İçi almamak: Midesi bulanacakmış hissi içinde kalmak. Bir işi, sakıncaları olduğundan ya da hoşuna gitmediğinden yapmakta isteksiz davranmak.
İçi çekmek: Canı çok istemek.
İçi daralmak (içi sıkılmak),(Sıkıntı basmak): Sıkıntıya kapılmak, bunalıma düşmek.
İçi dışı bir: Olduğu gibi görünen, göründüğü gibi olan, her şeyi ortada, gizlisi saklısı olmayan.
İçi dışına çıkmak: Sürekli kusarak rahatsız olmak.Taşıtın taşlı ve inişli çıkışlı yoldan geçtiği sırada vücudu çok sarsılmak.
İçi geçmek: Çok uykusu geldiği için kendisinden geçip dalıvermek.
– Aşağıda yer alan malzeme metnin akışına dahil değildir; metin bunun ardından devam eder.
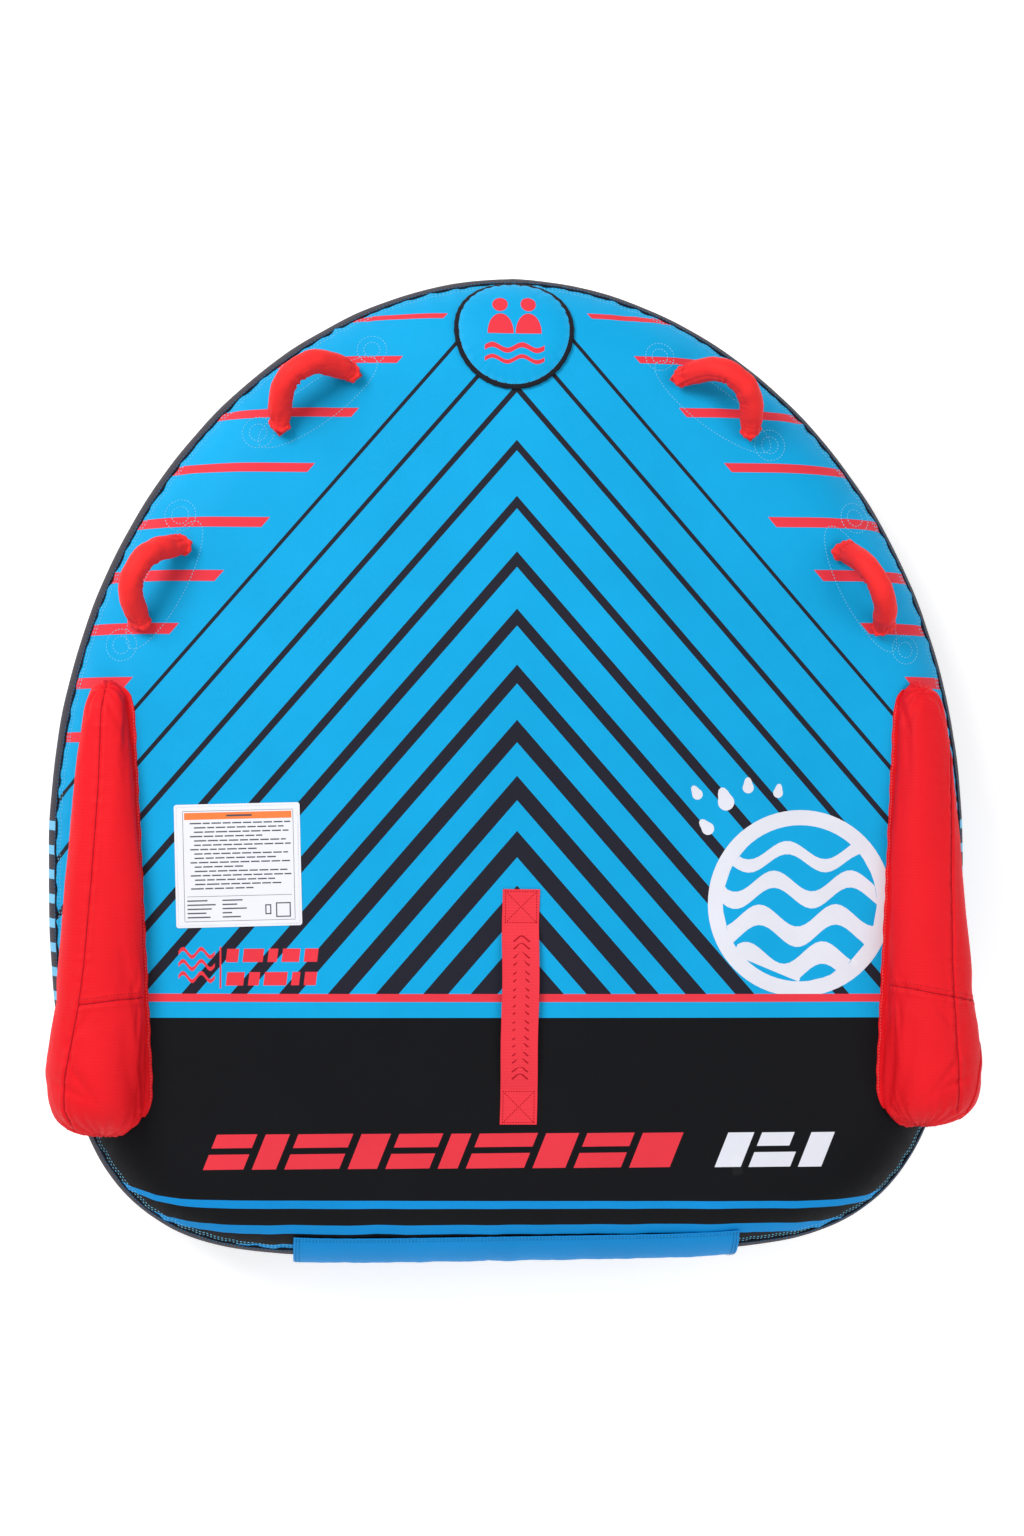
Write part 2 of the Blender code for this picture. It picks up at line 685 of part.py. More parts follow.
def circle(radius, sides):
    return [(radius * math.cos(2 * math.pi * i / sides), radius * math.sin(2 * math.pi * i / sides))
            for i in range(sides)]


def sleeve_radius(share):
    return SLEEVE_END_RADIUS + (SLEEVE_RADIUS - SLEEVE_END_RADIUS) * math.sqrt(max(1 - share**2.5, 0.0))


def build_handle(row, side_name):
    name = f"{row}_{side_name}_handle"
    side = 1.0 if side_name == "right" else -1.0
    frame = handle_frame(row, side_name)
    stations, sides = 11, 10

    def tube(cut_back):
        return handle_sections(frame, SLEEVE_FOOT, stations,
                               lambda share: circle(sleeve_radius(share) - cut_back, sides))

    bore = handle_sections(frame, SLEEVE_FOOT, stations, lambda s: circle(FOAM_BORE, sides))
    sleeve = ringed(f"{name}_sleeve", tube(0.0) + tube(SLEEVE_WALL)[::-1], NYLON_RED, wrap=True)
    foam = ringed(f"{name}_foam", tube(SLEEVE_WALL + GAP) + bore[::-1], FOAM, wrap=True)

    wide, thin = WEBBING_HALF
    strip = ((-wide, -thin), (wide, -thin), (wide, thin), (-wide, thin))
    feet = handle_sections(frame, WEBBING_FOOT, 2, lambda s: strip)
    rings = handle_sections(frame, SLEEVE_FOOT, stations, lambda s: strip)
    rings = [feet[0]] + rings + [feet[-1]]
    webbing = ringed(f"{name}_webbing", rings, WEBBING_RED, caps=True)
    hang_on_axis([sleeve, foam, webbing], f"{name}_axis", tuple(frame[0]))

    along = frame[1]
    middle = frame[0]
    for place, end in (("front", -1.0), ("back", 1.0)):
        spot = middle + along * (frame[3] * end)
        across = Vector((-along.y, along.x))
        grids = []
        for offset in (GAP + SKIN, GAP):
            grid = []
            for u in (-0.012, 0.0, 0.012):
                flat = [Vector((spot.x, spot.y)) + along.xy * u + across * v for v in (-0.009, 0.009)]
                grid.append([deck_point(p.x, p.y, offset) for p in flat])
            grids.append(grid)
        slab(f"{name}_tab_{place}", grids[0], grids[1], WEBBING_RED)

    rings = []
    for share in (0.0, 0.5, 1.0):
        ring = []
        for i in range(20 if share else 1):
            turn = 2 * math.pi * i / 20
            u = math.cos(turn) * ANCHOR_HALF[0] * share
            v = math.sin(turn) * ANCHOR_HALF[1] * share
            flat = middle.xy + along.xy * u + Vector((-along.y, along.x)) * v
            ring.append((flat.x, flat.y))
        rings.append(ring)
    upper = [[deck_point(x, y, -ANCHOR_DEPTH) for x, y in ring] for ring in rings]
    lower = [[deck_point(x, y, -ANCHOR_DEPTH - 0.0008) for x, y in ring] for ring in rings]
    ringed(f"{name}_anchor", upper + lower[::-1], WEBBING_RED)


# ---------------------------------------------------------------- zip


def zip_flap_offset(angle):
    """How far the flap stands off the cover: sewn down at its top and clear of the slider below."""
    share = min((ZIP_FLAP_TOP - angle) / ZIP_FLAP_RUN, 1.0)
    return ZIP_FLAP_BASE + (ZIP_FLAP_STAND - ZIP_FLAP_BASE) * share * (2 - share)


def build_zip():
    z = EDGE_RADIUS
    reach = ZIP_HALF_LENGTH
    tape_back = TAIL_Y - GAP
    tape_face = tape_back - ZIP_TAPE
    box("zipper_tape", (-reach, tape_face, z - ZIP_TAPE_HALF), (reach, tape_back, z + ZIP_TAPE_HALF),
        NYLON_DARK)
    teeth_back = tape_face - TOUCH
    teeth_face = teeth_back - ZIP_TEETH[0]
    box("zipper_coil", (-reach, teeth_face, z - ZIP_TEETH[1]), (reach, teeth_back, z + ZIP_TEETH[1]),
        PLASTIC_BLACK)

    half_x, half_z = SLIDER_HALF
    channel_half, channel_depth = SLIDER_CHANNEL
    back = teeth_back - TOUCH / 3
    front, channel = back - SLIDER_DEPTH, back - channel_depth
    profile = [(-half_z, back), (-channel_half, back), (-channel_half, channel), (channel_half, channel),
               (channel_half, back), (half_z, back), (half_z, front), (-half_z, front)]
    rings = [[Vector((x, y, z + dz)) for dz, y in profile]
             for x in (ZIP_START_X - half_x, ZIP_START_X + half_x)]
    slider = ringed("zipper_slider", rings, ALUMINIUM, caps=True)
    pull_back = front - TOUCH
    top = z + ZIP_TEETH[1]
    pull = box("zipper_pull", (ZIP_START_X - PULL_HALF, pull_back - PULL_THICKNESS, top - PULL_LENGTH),
               (ZIP_START_X + PULL_HALF, pull_back, top), WEBBING_RED)
    hang_on_axis([slider, pull], "zipper_slider_axis", (ZIP_START_X, TAIL_Y, z))

    upper, lower = [], []
    angles = steps(ZIP_FLAP_TOP, ZIP_FLAP_BOTTOM, 7)
    for x in steps(*ZIP_FLAP_X, 9):
        station = edge_station(x, tail=True)
        upper.append([edge_surface(station, a, zip_flap_offset(a) + SKIN) for a in angles])
        lower.append([edge_surface(station, a, zip_flap_offset(a)) for a in angles])
    flap = slab("zipper_flap", upper, lower, NYLON_BLUE)
    end_row = edge_surface(edge_station(ZIP_FLAP_X[1], tail=True), ZIP_FLAP_TOP, 0.0)
    hang_on_axis([flap], "zipper_flap_axis", (0.0, end_row.y, end_row.z))


# ---------------------------------------------------------------- tow point


def nose_patch(name, half_width, angles, bottom, thickness, material):
    upper, lower = [], []
    for x in steps(-half_width, half_width, 5):
        station = edge_station(x, tail=False)
        upper.append([edge_surface(station, a, bottom + thickness) for a in angles])
        lower.append([edge_surface(station, a, bottom) for a in angles])
    return slab(name, upper, lower, material)


def build_tow_point():
    for name, sizes in (("tow_patch", TOW_PATCH), ("tow_webbing", TOW_WEBBING)):
        half, top, bottom, offset, thickness = sizes
        nose_patch(name, half, steps(top, bottom, 9), offset, thickness, NYLON_DARK)
    angle = math.radians(TOW_ANGLE)
    out = Vector((0.0, math.cos(angle), math.sin(angle)))
    up = Vector((0.0, -math.sin(angle), math.cos(angle)))
    centre = edge_surface(0.0, TOW_ANGLE, TOW_STACK)
    place = Matrix.Translation(centre) @ Matrix((Vector((1, 0, 0)), up, out)).transposed().to_4x4()
    wide, tall, thick = TOW_PLATE
    hook = box("tow_hook", (-wide / 2, -tall / 2, 0.0), (wide / 2, tall / 2, thick), ALUMINIUM, place)
    neck_top = thick + TOW_NECK_HEIGHT
    button = turned(
        "tow_button_cutter",
        [(0.0, thick / 2), (TOW_NECK_RADIUS, thick / 2), (TOW_NECK_RADIUS, neck_top),
         (TOW_HEAD_RADIUS, neck_top), (TOW_HEAD_RADIUS, neck_top + TOW_HEAD_HEIGHT),
         (0.0, neck_top + TOW_HEAD_HEIGHT)],
        20,
        (0.0, 0.0, 0.0),
        ALUMINIUM,
        place,
        wrap=False,
    )
    cut(hook, button, "UNION")
    base = thick + TOUCH
    shoulder = [(radius, base + height) for radius, height in TOW_RIVET]
    profile = [(0.0, base)] + shoulder + [(0.0, base + TOW_RIVET_TOP)]
    for index, x in enumerate((-TOW_RIVET_X, TOW_RIVET_X)):
        turned(f"tow_rivet_{index + 1}", profile, 12, (x, 0.0, 0.0), ALUMINIUM, place, wrap=False)


def main():
    clear_scene()
    build_cover()
    build_bladder()
    build_valve()
    build_deck_pieces()
    for side_name, side in (("left", -1.0), ("right", 1.0)):
        build_bolster(side_name, side)
        for row in HANDLE_ENDS:
            build_handle(row, side_name)
    build_zip()
    build_tow_point()


main()
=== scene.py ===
"""Two-rider towable deck tube: the finished look over its CAD frame.

Metres, +Z up, +Y towards the nose, in the CAD's own frame.
"""

import math

import bmesh
import bpy
import numpy as np
from mathutils import Matrix, Vector
from mathutils.bvhtree import BVHTree
from mathutils.geometry import delaunay_2d_cdt
from mathutils.kdtree import KDTree


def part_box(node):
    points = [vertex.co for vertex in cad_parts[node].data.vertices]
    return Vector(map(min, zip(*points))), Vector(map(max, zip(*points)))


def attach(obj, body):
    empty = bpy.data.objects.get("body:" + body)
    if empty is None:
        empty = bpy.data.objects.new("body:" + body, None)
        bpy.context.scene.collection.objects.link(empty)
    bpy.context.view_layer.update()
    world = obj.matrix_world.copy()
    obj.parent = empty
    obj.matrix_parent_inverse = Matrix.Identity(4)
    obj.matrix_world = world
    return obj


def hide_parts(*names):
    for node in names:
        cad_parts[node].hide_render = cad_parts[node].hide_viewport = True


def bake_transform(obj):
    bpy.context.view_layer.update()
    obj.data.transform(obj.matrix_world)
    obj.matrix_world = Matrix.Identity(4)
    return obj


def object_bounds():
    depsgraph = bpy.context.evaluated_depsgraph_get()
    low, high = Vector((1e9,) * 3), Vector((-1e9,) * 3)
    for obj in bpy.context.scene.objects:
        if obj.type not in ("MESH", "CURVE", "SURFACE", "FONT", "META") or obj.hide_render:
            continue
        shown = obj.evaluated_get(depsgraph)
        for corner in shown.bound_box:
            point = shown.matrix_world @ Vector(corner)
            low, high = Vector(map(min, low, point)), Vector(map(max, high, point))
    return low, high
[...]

Zayıf ve yaşlı insan, gücü çok azalmak.
İçi gitmek: Bir şeye kavuşmayı çok istemek.
İçi götürmemek: Acılı olaylara dayanamamak. Vicdanı kabul etmemek. Birini başarılarından, ya da iyilik ve güzelliğinden ötürü çekememek, kıskançlık duymak.
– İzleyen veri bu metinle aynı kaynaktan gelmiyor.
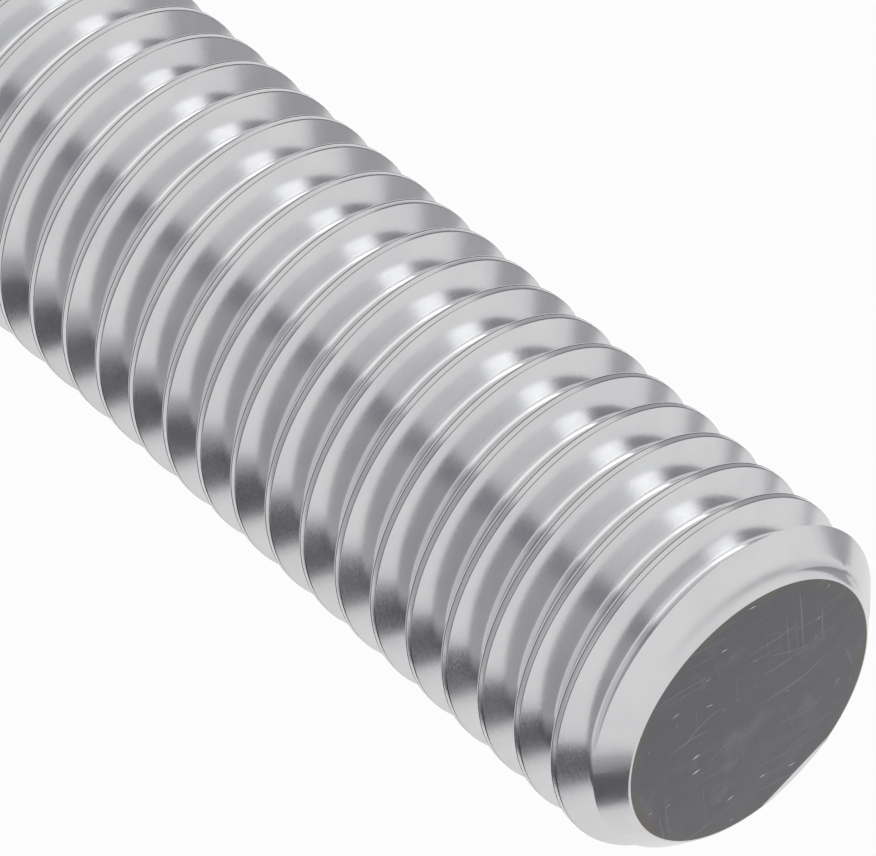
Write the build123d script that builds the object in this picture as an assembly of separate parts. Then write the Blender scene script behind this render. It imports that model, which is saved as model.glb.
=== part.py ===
from build123d import *
import math
import os

# Threaded rod, M18 x 2.5, right hand, rolled full length and cut square.
# Millimetres. The axis is +Z, and the lower end face lies on z = 0.

rod_length = 100.0
major_diameter = 17.80       # over the crests, within the 6g limits of M18
pitch = 2.5
flank_angle = 60.0           # between the two flanks of a groove
crest_flat = 0.40            # width of the flat crest along the axis
root_radius = 0.36           # rounding at the bottom of the groove
chamfer_past_root = 0.39     # how far the end chamfer goes in below the root
chamfer_slope = 1.5          # radial run of the chamfer for each unit along the axis
crest_bearing = 41.1         # degrees about +Z where the crest meets the top end

# Section of the groove, from its sharp apex outwards.
major_radius = major_diameter / 2
half_angle = math.radians(flank_angle / 2)
half_opening = (pitch - crest_flat) / 2
apex_radius = major_radius - half_opening / math.tan(half_angle)
root_floor = apex_radius + root_radius / math.sin(half_angle) - root_radius
tangent_radius = apex_radius + root_radius * math.cos(half_angle) / math.tan(half_angle)
tangent_half_width = root_radius * math.cos(half_angle)

# The cutter stops halfway between the crest and the point where two grooves
# would meet, so it clears the blank and never touches its neighbour.
cutter_radius = major_radius + crest_flat / 4 / math.tan(half_angle)
cutter_half_width = (cutter_radius - apex_radius) * math.tan(half_angle)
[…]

İçi içine sığmamak: Aşırı sevincin heyecanını yaşamak.

K
Kabak başına (başında) patlamak: Toplulukla ilgili bir olaydan bir kişi kayba uğramak, cezalanmış olmak. (Kötülük ona rastlamak).
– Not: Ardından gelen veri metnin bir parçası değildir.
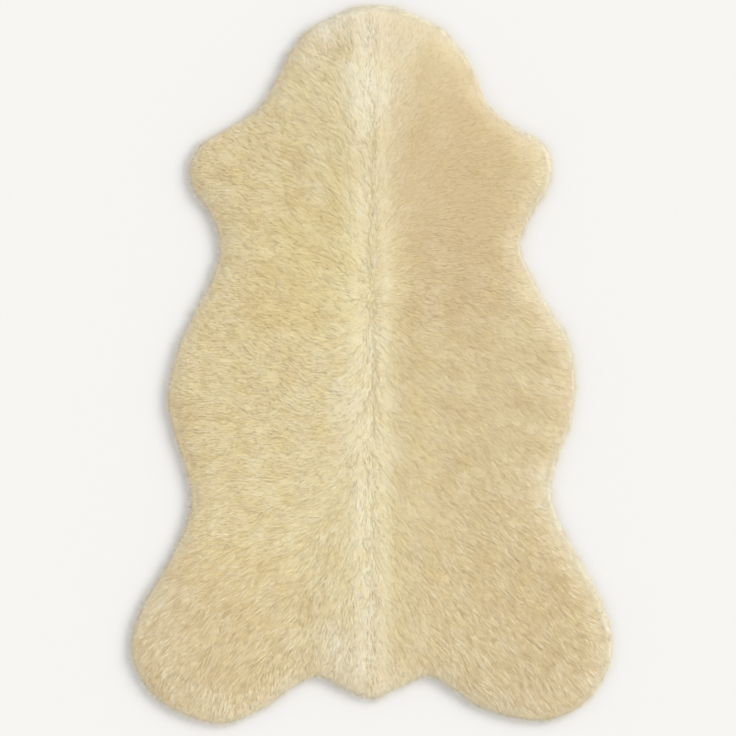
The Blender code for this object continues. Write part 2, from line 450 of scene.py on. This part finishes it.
def tuftOf(places):
    # the tuft each place belongs to, how far to its side it is, and how near its border
    ragged = [tufting["ragged"] * wobble(places, tufting["raggedSize"], seed)
              for seed in seeds["ragged"]]
    shaken = places + np.stack(ragged, axis=1)
    near = [tuftTree.find_n((x, y, 0), tufting["neighbours"]) for x, y in shaken]
    near = np.array([[index for _, index, _ in found] for found in near])
    offset = shaken[:, None] - tuftMiddles[near]
    lie = tuftLie[near]
    along = (offset * lie).sum(-1)
    aside = offset[..., 1] * lie[..., 0] - offset[..., 0] * lie[..., 1]
    reach = np.hypot(along / tufting["long"], aside)
    order = np.argsort(reach, axis=1)
    rows = np.arange(len(places))
    first, second = order[:, 0], order[:, 1]
    inner, outer = reach[rows, first], reach[rows, second]
    apart = (outer - inner) / (outer + inner + 1e-9)
    border = 1 - np.clip(apart * tufting["borderSlope"], 0, 1)
    return near[rows, first], aside[rows, first], border


# The left half shows its tufts and strands most, the right half less, and the right shoulder
# and neck least, above this height.
calming = {
    "right": 0.22,
    "rightFade": 0.012,
    "shoulder": 0.46,
    "shoulderFrom": 0.15,
    "shoulderFade": 0.06,
}


def livelyAt(places):
    right = fade(-places[:, 0] / calming["rightFade"])
    high = fade((calming["shoulderFrom"] - places[:, 1]) / calming["shoulderFade"])
    lively = 1 - calming["right"] * right * (1 - longAt(places))
    return lively - calming["shoulder"] * right * high


tone = {
    "middle": 0.365,
    "drift": 0.05,           # slow changes over the whole rug
    "driftSize": 0.060,
    "tuftToTuft": 0.050,
    "strandToStrand": 0.086,
    "border": -0.10,         # painted shade: darker where two tufts part
    "rim": 0.22,             # painted light: paler at the rim, filling the shade that falls there
    "paintedSunRim": 0.24,        # more painted light, most of all on the rim that faces the sun
    "sunnyWay": (0.91, 0.41),
    "rimWidth": 0.013,
    "rimEnd": -0.003,        # as far outside the hide's edge as it still grows paler
    "wall": 0.22,            # painted light: paler again where the rim turns down, lifting the wall's shade, least so on the sunny side
    "wallFrom": -0.001,
    "wallFade": 0.0012,
    "spineCalm": 0.45,       # tufts differ this much less along the spine
    "spineWidth": 0.035,
    "limits": (0.02, 0.98),
}
# paler and darker parts of the pelt: x, y, half width, half height, change of tone
pelage = {
    "spine": (-0.016, -0.04, 0.040, 0.44, 0.21),
    "parting": (0.000, -0.02, 0.024, 0.36, 0.17),
    "nape": (0.002, 0.370, 0.030, 0.055, 0.25),
    "crown": (-0.030, 0.42, 0.080, 0.085, 0.22),
    "tailRoot": (-0.035, -0.40, 0.030, 0.055, 0.22),
    "rightOfSpine": (0.042, 0.20, 0.032, 0.19, -0.14),
    "rightShoulder": (0.130, 0.27, 0.085, 0.17, -0.38),
    "rightLoin": (0.130, -0.12, 0.080, 0.30, -0.11),
    "leftShoulder": (-0.190, 0.18, 0.060, 0.06, 0.05),
    "leftRib": (-0.124, 0.075, 0.050, 0.040, -0.10),
    "rightRib": (0.120, 0.075, 0.050, 0.040, -0.09),
    "leftLoin": (-0.090, -0.12, 0.080, 0.25, 0.09),
    "leftFlank": (-0.240, -0.03, 0.050, 0.19, 0.08),
    "leftHind": (-0.200, -0.350, 0.110, 0.100, -0.20),
    "rightHind": (0.250, -0.340, 0.100, 0.120, -0.25),
    "crownLeft": (-0.063, 0.464, 0.025, 0.025, 0.14),
    "crownCurl": (-0.041, 0.420, 0.018, 0.018, -0.16),
    "rightFlank": (0.240, -0.020, 0.040, 0.110, -0.12),
    "leftLoinSide": (-0.245, -0.090, 0.035, 0.045, -0.14),
}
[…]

Kabak çiçeği gibi açılmak: İçine kapanık biri, kısa sürede aşırı serbestlik gösterecek duruma gelmek.
Kabak tadı vermek: Bir konunun sık sık söz konusu edilmesinden bıkkınlık duymak.
Kabuğuna çekilmek: Çevre ile ilgisini keserek içine kapanmak, kendi halinde yaşamak.
Kaçın kur'ası: Çok deneyim geçirmiş, zeki ve kurnaz.
Kaçmaktan kovalamaya vakti olmamak: Çok önemli işlerle uğraştığından başka konularla ilgilenmemek.
Kadınlar hamamına dönmek: Her kafadan bir ses çıktığı için çok gürültülü bir ortam oluşmak.
Kafadan atmak: Rastgele, gelişigüzel konuşmak.
Kafa dengi: Her konuda birbiriyle kolayca anlaşabilen arkadaşlardan her biri (Uyuşma).
Kafa patlatmak: Bir konu üzerinde uzun süre düşünmek, kafa yormak.
Kafa tutmak: karşı gelmek.
Kafası kazan (gibi) olmak (Kafası şişmek): Sürekli gürültüden başında rahatsızlık hissetmek. Çok okumak ve düşünmekten zihni yorulmak.
L
Laf altında kalmamak: Kırıcı sözlere gereken etkinlikte ve sertlikte kerşılık vermek.
Laf (söz) aramızda: Konuştuklarımız ikimiz arasında gizli kalsın.
Laf atmak: Birisine tedirgin edici sözleri uzaktan söyleyip işittirmek.
Lafa tutmak: Gereksiz yere uzun konuşarak birini işinden alıkoymak.
Laf (söz) düşmemek: Kendisinin söz söylemesine gerek bulunmamak. Konuşan çok olduğu için kendisine sıra gelmemek.
Laf (söz) ebesi: Çok konuşan, söyleyecek şeyi çok olan.
Laf etmek: Bir olayı, bir davranışı dedikodu konusu yapmak.
Lafı (sözü) ağzına tıkamak: Konuşmakta olan birinin konuşması bitmeden, tepki göstererek kendi sözleriyle susturmak.
Lafı (sözü) ağzında gevelemek: Anlatacağı şeyleri bir türlü açık seçik söyleyememek.
Lafı ağzında kalmak: Konuşmasını bitirememek.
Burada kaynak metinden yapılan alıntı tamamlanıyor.